Abstract

The inner tensions plaguing the political philosophy of ecology in India were captured in the life and times of Kapil Bhattacharjee, South Asia's first modern environmental activist. In the 1950s he courageously fought against a highly popular project, the Damodar Valley Corporation (DVC), a huge multipurpose river valley project that included a number of dams, power stations and a barrage. It was being then vended as the harbinger of unforeseen prosperity in Eastern India. As a result, some even denounced Bhattacharjee as a traitor, particularly for opposing the Farakka barrage, which he considered as a fraud on the Indian public. The ambivalence towards him in his society was matched by his own ambivalence. Here was a person who defiantly initiated, virtually single-handedly, environmental activism as we know it in this part of the world. Yet, in other respects he showed remarkable self-censorship.
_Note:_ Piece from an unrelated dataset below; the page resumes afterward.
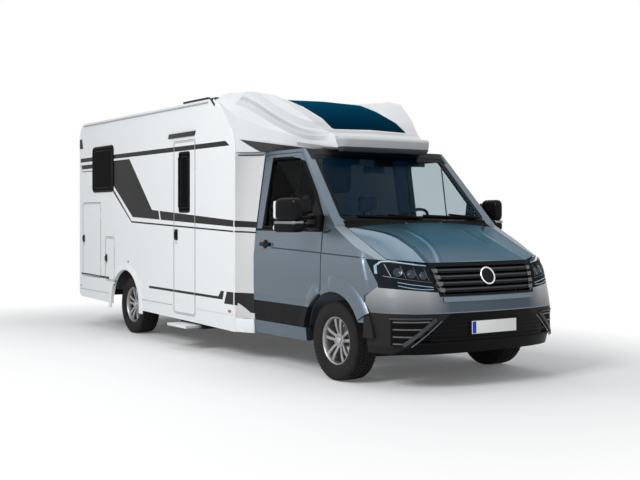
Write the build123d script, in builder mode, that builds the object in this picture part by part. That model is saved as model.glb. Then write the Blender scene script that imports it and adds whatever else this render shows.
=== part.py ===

Brought up in the heady atmosphere of the easy rationalism of the inter-war years and in the cold war atmosphere immediately after World War II, Bhattacharjee came close to admitting — and yet shield away from actually doing so — that rivers were not merely economic resources, but also civilisational boons. The sanctity of a river, particularly its right to be itself, was never acceptable to him, except as a popular belief. And though in later life he also became a distinguished human rights activist, he never was adequately sensitive to the way some of the tribes of India bore the major brunt of the DVC. The uprooting and destitution imposed on them do not figure at all in his writings on the subject. One possible explanation of these anomalies is in Bhattacharjee's basic commitment to the urban-industrial vision and to a theory of modern-science-based progress. Between them, they ensured that while he sometimes wrote movingly about traditional knowledge systems dealing with rivers and about the dangers of large-scale intervention in nature, saving the city of Calcutta and India's industrial base always had priority in his philosophy of environmentalism.